> TASK TO CARRY OUT: Please quote exactly the opening lines of the data, from the first line to the one where "and then placed." appears.

> DATA LINES:
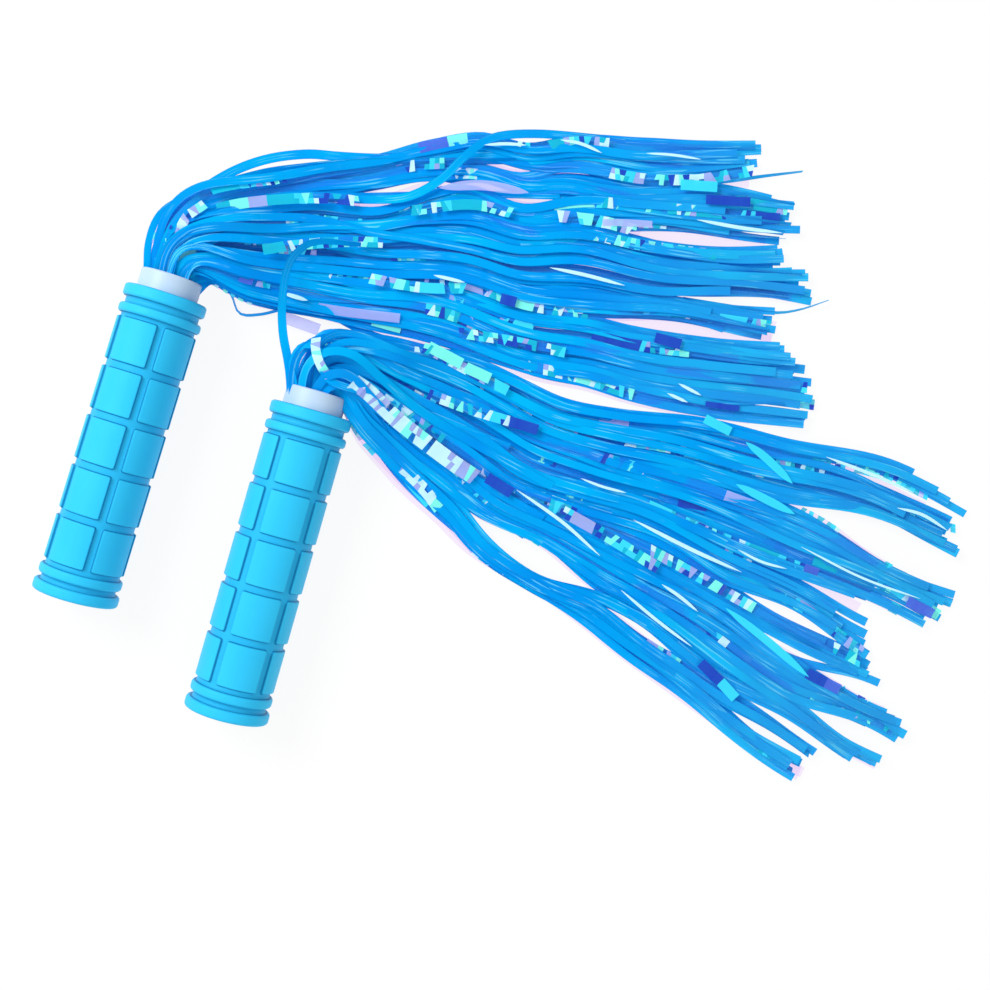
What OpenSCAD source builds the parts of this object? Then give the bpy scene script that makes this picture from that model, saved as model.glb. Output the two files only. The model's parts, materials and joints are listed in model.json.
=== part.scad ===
// A pair of streamer pom poms on hand grips.
// Each pom is a soft rubber handlebar-type grip with a plastic plug in one end.
// A bundle of flat ribbons and film strips is anchored in the plug, folds over its
// collar and fans out flat. Both poms rest on one flat surface.
//
// Row frame: origin at the centre of the bore mouth of grip 1, +Y along grip 1
// towards its streamers, +X the side the streamers lie on, +Z up. Millimetres.
// Each pom is drawn in its own frame of the same kind and then placed.

/* [Grip] */
// Length of the rubber grip
grip_len = 118.6; // [110:0.1:140]
// Diameter over the raised pads
pad_dia = 30; // [29:0.1:30.6]
// Diameter of the flange at the open end
flange_dia = 32; // [31.4:0.1:34]
// Diameter of the rings next to the pads
ring_dia = 31; // [30.8:0.1:31.2]
// Rows of pads along the grip
pad_rows = 5; // [3:1:7]
// Columns of pads round the grip
pad_cols = 5; // [4:1:7]
// Width of the grooves between pads
groove_w = 2.1; // [1.5:0.1:3]
// Depth of the grooves between pads
groove_d = 1.1; // [0.6:0.1:1.3]
// Turn of one lengthwise groove of each grip from its top, in degrees
groove_turn = [21, -23.5];
// Diameter of the bar that the bore takes
bar_dia = 22.2; // [21.8:0.1:22.4]
// Depth of the bar's bore from the open end
bar_depth = 96; // [80:1:96]

/* [Streamer plug] */
// Outside diameter of the collar
collar_dia = 23; // [22.6:0.1:26]
// Length of the collar outside the grip
collar_len = 7.3; // [6:0.1:9]
// Inside diameter of the cup that holds the streamers
cup_dia = 18.8; // [18.6:0.1:19.2]
// Diameter of the pin across the cup
pin_dia = 3; // [2:0.1:3.4]

/* [Streamers] */
// Reach of the streamers beyond the bend at the collar
tassel_len = 240; // [200:1:280]
// Difference between the longest and the shortest streamer
ragged = 26; // [0:1:40]
// Width of a plain ribbon
ribbon_w = 3; // [2:0.1:3.1]
// Width of a film strip
film_w = 4; // [3:0.1:4.6]
// Thickness that stands for a ribbon and the air round it
strand_t = 0.3; // [0.1:0.05:0.5]
// Ribbons side by side in one lock
lanes = 3; // [2:1:3]
// Ribbons on top of each other in one lock
layers = 5; // [3:1:5]
// Direction of the streamers of each pom, in degrees from the pom's own +X
tassel_turn = [13.3, -11.1];
// Half width of each fan where it leaves the neck
root_half = [25, 18];
// Half width of each fan at its tips
tip_half = [52, 63];

/* [Layout of the pair] */
// Bore mouth of grip 2 from grip 1, sideways
pom_2_x = 67.1; // [66:0.1:90]
// Bore mouth of grip 2 from grip 1, along grip 1
pom_2_y = -25.4; // [-40:0.1:-24.6]
// Turn of pom 2 against pom 1, in degrees
pom_2_turn = 1.1; // [-2:0.1:2]

/* [Hidden] */
$fn = 96;
poms = [1, 2];
locks = [1, 2, 3, 4];

// The grip's sections, measured from its open end
flange_len = 4.3;
neck_groove_end = 6.4;
low_ring_end = 10.3;
pads_start = 11.9;
pads_end = grip_len - 12.3;
high_ring_start = grip_len - 11;
high_ring_end = grip_len - 7.3;
top_ring_start = grip_len - 4.8;
core_r = pad_dia / 2 - groove_d;
pad_pitch = (pads_end - pads_start + groove_w) / pad_rows;
edge = 0.6;
bar_r = bar_dia / 2;

// The plug: its stem is a light press fit in the grip's seat bore
seat_r = bar_r - 0.5;
stem_r = seat_r + 0.05;
barb_r = seat_r + 0.3;
stem_start = bar_depth + 2;
cup_r = cup_dia / 2;
cup_floor = stem_start + 3;
mouth_y = grip_len + collar_len;
lip = 0.9;
barb_len = 2.2;
barb_pitch = 5.5;
barb_count = 3;

// Inside the cup
melt_top = cup_floor + 2;
slip = 0.1;
pin_y = cup_floor + 5;
pin_len = 2 * (stem_r - 0.25);
bunch_r = cup_r - 0.5;
bunch_start = melt_top + slip;
bunch_end = mouth_y - 0.6;
waist_r = 6.4;
waist_start = pin_y + 5.2;
waist_end = waist_start + 5.6;
flare = 2.6;
tie_w = 3.5;
tie_r = waist_r + slip;
tie_t = 1.1;
tie_head_w = 4;
tie_head_r = 8.9;

// The bend of the bundle over the collar, then the neck down to the surface
table_z = -flange_dia / 2;
bend_r = 10;
bend_y = mouth_y + 14.4;
foot_r = 8.5;
foot_y = mouth_y + foot_r + 1.5;
neck_mid = [19, 0, -5];
neck_mid_r = 7.5;
neck_end = 36;
neck_end_r = 3.8;
neck_end_z = table_z + 4;

// The fan: each lock is a quarter of it, cut once so that its tip can curl
root_start = 46;
root_end = 131;
tip_start = 141;
rest_gap = 0.3;
layer_pitch = 1.2;
layer_shift = 0.1;
film_rows = 2;
film_cols = 2;
lock_share = 2 / len(locks);

rubber_blue = "#4bb9e8";
collar_white = "#e1dcf0";
ribbon_blue = "#0596ee";
film_mint = "#9be8f4";

// Names of the nodes of one pom, and of both
function lock_names(n) = [
    for (k = locks, kind = ["ribbons_root", "film_root", "ribbons_tip", "film_tip"])
        str(kind, "_", n, "_", k)
];
function pom_names(n) = concat([
    for (kind = ["grip_sleeve", "streamer_plug", "cross_pin", "cable_tie",
                 "hot_melt", "gathered_strands", "neck_bundle"]) str(kind, "_", n)
], lock_names(n));

// Points of an arc, for the profiles
function arc(x, y, r, from, to, steps = 6) = [
    for (i = [0:steps]) let (a = from + (to - from) * i / steps) [x + r * cos(a), y + r * sin(a)]
];

// Half width of the fan of pom n at distance r from the bend
function fan_half(n, r) =
    root_half[n - 1]
    + (tip_half[n - 1] - root_half[n - 1]) * (r - neck_end) / (tassel_len - neck_end);

// A place across the fan: share is 0 to 1 from one side of lock k to the other
function across(n, k, share, r) = (-1 + lock_share * (k - 1 + share)) * fan_half(n, r);

// Share of the lock's width where the middle of lane i of layer j runs
function lane_share(i, j, count, spread) = (i + 0.5 + spread * layer_shift * (j - 2)) / count;

// Where a strand ends, each one a little different
function strand_end(n, k, i, j) =
    tassel_len + ragged * (rands(0, 1, 1, 1000 * n + 100 * k + 10 * i + j)[0] - 0.55);

function layer_z(j) = table_z + rest_gap + j * layer_pitch;

// Lays a profile of [radius, length] points round the grip's axis
module lathe(points) {
    rotate([-90, 0, 0]) rotate_extrude() polygon(points);
}

module place(n) {
    if (n == 1) children();
    else translate([pom_2_x, pom_2_y, 0]) rotate(pom_2_turn) children();
}

// Frame of a fan: origin at the bend, +X along the streamers
module in_fan(n) {
    translate([0, bend_y, 0]) rotate(tassel_turn[n - 1]) children();
}

// A flat strip between two points of the fan, with its lower face at height z
module strip(from, to, width, z) {
    run = to - from;
    translate([(from[0] + to[0]) / 2, (from[1] + to[1]) / 2, z + strand_t / 2])
        rotate(atan2(run[1], run[0]))
            cube([norm(run), width, strand_t], center = true);
}

// A ring of the grip with softened edges, as the outer half of its profile
function ring_points(from, to, r) = concat(
    arc(r - edge, from + edge, edge, -90, 0),
    arc(r - edge, to - edge, edge, 0, 90)
);

module grip_sleeve(n) {
    color(rubber_blue) difference() {
        lathe(concat(
            [[bar_r, 0]],
            ring_points(0, flange_len, flange_dia / 2),
            [[core_r, flange_len], [core_r, neck_groove_end]],
            ring_points(neck_groove_end, low_ring_end, ring_dia / 2),
            [[core_r, low_ring_end], [core_r, pads_start]],
            [for (row = [0:pad_rows - 1]) let (y = pads_start + row * pad_pitch)
                each concat([[core_r, y]],
                            ring_points(y, y + pad_pitch - groove_w, pad_dia / 2),
                            [[core_r, y + pad_pitch - groove_w]])],
            [[core_r, high_ring_start]],
            ring_points(high_ring_start, high_ring_end, ring_dia / 2),
            [[core_r, high_ring_end], [core_r, top_ring_start]],
            ring_points(top_ring_start, grip_len, ring_dia / 2),
            [[seat_r, grip_len], [seat_r, bar_depth], [bar_r, bar_depth]]
        ));
        for (col = [0:pad_cols - 1]) rotate([0, groove_turn[n - 1] + 360 / pad_cols * col, 0])
            translate([-groove_w / 2, pads_start - 0.1, core_r])
                cube([groove_w, pads_end - pads_start + 0.2, 2 * groove_d]);
    }
}

module streamer_plug() {
    color(collar_white) difference() {
        lathe(concat(
            [[0, stem_start], [stem_r - edge, stem_start], [stem_r, stem_start + edge]],
            [for (b = [0:barb_count - 1]) let (y = stem_start + 2 + b * barb_pitch)
                each [[stem_r, y], [barb_r, y + barb_len], [stem_r, y + barb_len]]],
            [[stem_r, grip_len], [collar_dia / 2, grip_len]],
            arc(collar_dia / 2 - lip, mouth_y - lip, lip, 0, 90),
            arc(cup_r + lip / 2, mouth_y - lip / 2, lip / 2, 90, 180),
            [[cup_r, cup_floor], [0, cup_floor]]
        ));
        translate([0, pin_y, 0]) rotate([0, 90, 0])
            cylinder(r = pin_dia / 2 + slip / 5, h = 3 * stem_r, center = true);
    }
}

module cross_pin() {
    color("silver") translate([0, pin_y, 0]) rotate([0, 90, 0])
        cylinder(d = pin_dia, h = pin_len, center = true);
}

module hot_melt() {
    color("ivory") lathe([[0, cup_floor + slip / 2], [cup_r - slip, cup_floor + slip / 2],
                          [cup_r - slip, melt_top - edge], [cup_r / 2, melt_top], [0, melt_top]]);
}

module gathered_strands() {
    color(ribbon_blue) difference() {
        lathe([[0, bunch_start], [bunch_r, bunch_start], [bunch_r, waist_start - flare],
               [waist_r, waist_start], [waist_r, waist_end], [bunch_r, waist_end + flare],
               [bunch_r, bunch_end - lip], [bunch_r - lip, bunch_end], [0, bunch_end]]);
        translate([0, pin_y, 0]) rotate([0, 90, 0])
            cylinder(d = pin_dia + 2 * slip, h = 3 * bunch_r, center = true);
    }
}

module cable_tie() {
    tie_start = (waist_start + waist_end - tie_w) / 2;
    color("white") {
        lathe([[tie_r, tie_start], [tie_r + tie_t, tie_start],
               [tie_r + tie_t, tie_start + tie_w], [tie_r, tie_start + tie_w]]);
        translate([-tie_head_w / 2, tie_start, tie_r + tie_t / 2])
            cube([tie_head_w, tie_w, tie_head_r - tie_r - tie_t / 2]);
    }
}

module neck_bundle(n) {
    reach = root_half[n - 1] - neck_end_r;
    color(ribbon_blue) {
        translate([0, foot_y, 0]) rotate([90, 0, 0]) sphere(r = foot_r, $fn = 32);
        in_fan(n) {
            hull() {
                sphere(r = bend_r, $fn = 32);
                translate(neck_mid) sphere(r = neck_mid_r, $fn = 32);
            }
            hull() {
                translate(neck_mid) sphere(r = neck_mid_r, $fn = 32);
                for (side = [-1, 1]) translate([neck_end, side * reach, neck_end_z])
                    sphere(r = neck_end_r, $fn = 32);
            }
        }
    }
}

// The ribbons of one lock between two distances from the bend
module ribbons(n, k, tip) {
    color(ribbon_blue) in_fan(n)
        for (i = [0:lanes - 1], j = [0:layers - 1]) {
            from = tip ? tip_start : root_start;
            to = tip ? strand_end(n, k, i, j) : root_end;
            start_share = lane_share(i, j, lanes, tip ? 1 : 0);
            end_share = lane_share(i, j, lanes, 1);
            strip([from, across(n, k, start_share, from)], [to, across(n, k, end_share, to)],
                  ribbon_w, layer_z(j));
        }
}

// The film strips of one lock lie on top of its ribbons
module film(n, k, tip) {
    color(film_mint) in_fan(n)
        for (i = [0:film_cols - 1], j = [0:film_rows - 1]) {
            from = tip ? tip_start : root_start;
            to = tip ? strand_end(n, k, i, layers + j) : root_end;
            share = lane_share(i, 2, film_cols, 0);
            strip([from, across(n, k, share, from)], [to, across(n, k, share, to)],
                  film_w, layer_z(layers + j));
        }
}

for (n = poms) place(n) {
    grip_sleeve(n);
    streamer_plug();
    cross_pin();
    cable_tie();
    hot_melt();
    gathered_strands();
    neck_bundle(n);
    for (k = locks) {
        ribbons(n, k, false);
        ribbons(n, k, true);
        film(n, k, false);
        film(n, k, true);
    }
}
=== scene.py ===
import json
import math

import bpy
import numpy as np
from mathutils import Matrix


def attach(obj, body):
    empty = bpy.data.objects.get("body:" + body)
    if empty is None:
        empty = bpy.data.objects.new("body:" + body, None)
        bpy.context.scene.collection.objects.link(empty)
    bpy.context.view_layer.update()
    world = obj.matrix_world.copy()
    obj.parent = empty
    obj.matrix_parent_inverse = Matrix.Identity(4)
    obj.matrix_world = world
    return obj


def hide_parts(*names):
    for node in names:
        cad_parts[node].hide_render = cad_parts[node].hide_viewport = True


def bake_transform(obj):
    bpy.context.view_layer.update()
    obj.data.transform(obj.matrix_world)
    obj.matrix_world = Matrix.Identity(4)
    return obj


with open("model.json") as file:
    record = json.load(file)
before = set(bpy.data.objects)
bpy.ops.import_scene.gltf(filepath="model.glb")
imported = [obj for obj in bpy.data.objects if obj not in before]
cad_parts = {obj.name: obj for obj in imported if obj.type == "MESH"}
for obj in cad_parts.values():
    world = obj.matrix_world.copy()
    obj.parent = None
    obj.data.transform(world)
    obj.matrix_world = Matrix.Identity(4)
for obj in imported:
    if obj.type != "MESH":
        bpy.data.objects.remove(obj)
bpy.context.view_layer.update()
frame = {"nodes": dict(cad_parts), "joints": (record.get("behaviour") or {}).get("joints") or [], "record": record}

# A pair of streamer pom poms on rubber hand grips, laid flat.
#
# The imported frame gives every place: where each grip lies, where its streamers bend over the
# collar, which way the fan runs and where its joints are. This script adds the moulded grips,
# every ribbon and film strip as its own thin closed strip, the materials, the light and the
# camera. Lengths are in millimetres until a mesh is made.

MM = 0.001
UP = np.array([0.0, 0.0, 1.0])
SEED = 4021
POMS = (1, 2)
LOCKS = (1, 2, 3, 4)

# --- The grip, measured from its open end -------------------------------------------------------
FLANGE = (0.0, 4.3)
LOW_RING = (6.4, 10.3)
PADS = (11.9, 106.3)
HIGH_RING = (107.6, 111.3)
TOP_RING = (113.8, 118.6)
FLANGE_R = 16.0
RING_R = 15.5
PAD_R = 15.0
CORE_R = 13.9
BORE_R = 11.1
SEAT_R = 10.6
BORE_DEPTH = 96.0
PAD_ROWS = 5
PAD_COLS = 5
GROOVE_W = 2.1
RING_EDGE = 1.25
PAD_EDGE = 0.65
PAD_CORNER = 1.2
SEAT_CHAMFER = 0.3
MOUTH_CHAMFER = 0.6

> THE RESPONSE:
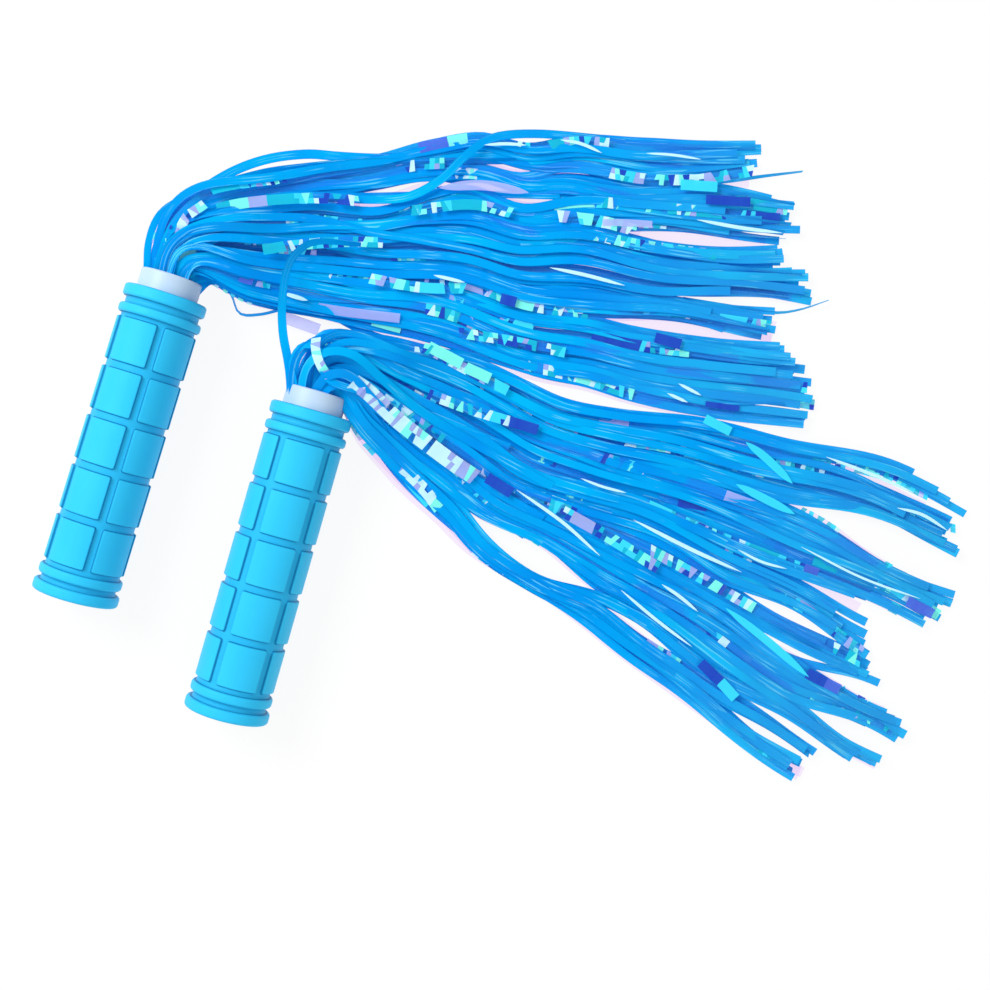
What OpenSCAD source builds the parts of this object? Then give the bpy scene script that makes this picture from that model, saved as model.glb. Output the two files only. The model's parts, materials and joints are listed in model.json.
=== part.scad ===
// A pair of streamer pom poms on hand grips.
// Each pom is a soft rubber handlebar-type grip with a plastic plug in one end.
// A bundle of flat ribbons and film strips is anchored in the plug, folds over its
// collar and fans out flat. Both poms rest on one flat surface.
//
// Row frame: origin at the centre of the bore mouth of grip 1, +Y along grip 1
// towards its streamers, +X the side the streamers lie on, +Z up. Millimetres.
// Each pom is drawn in its own frame of the same kind and then placed.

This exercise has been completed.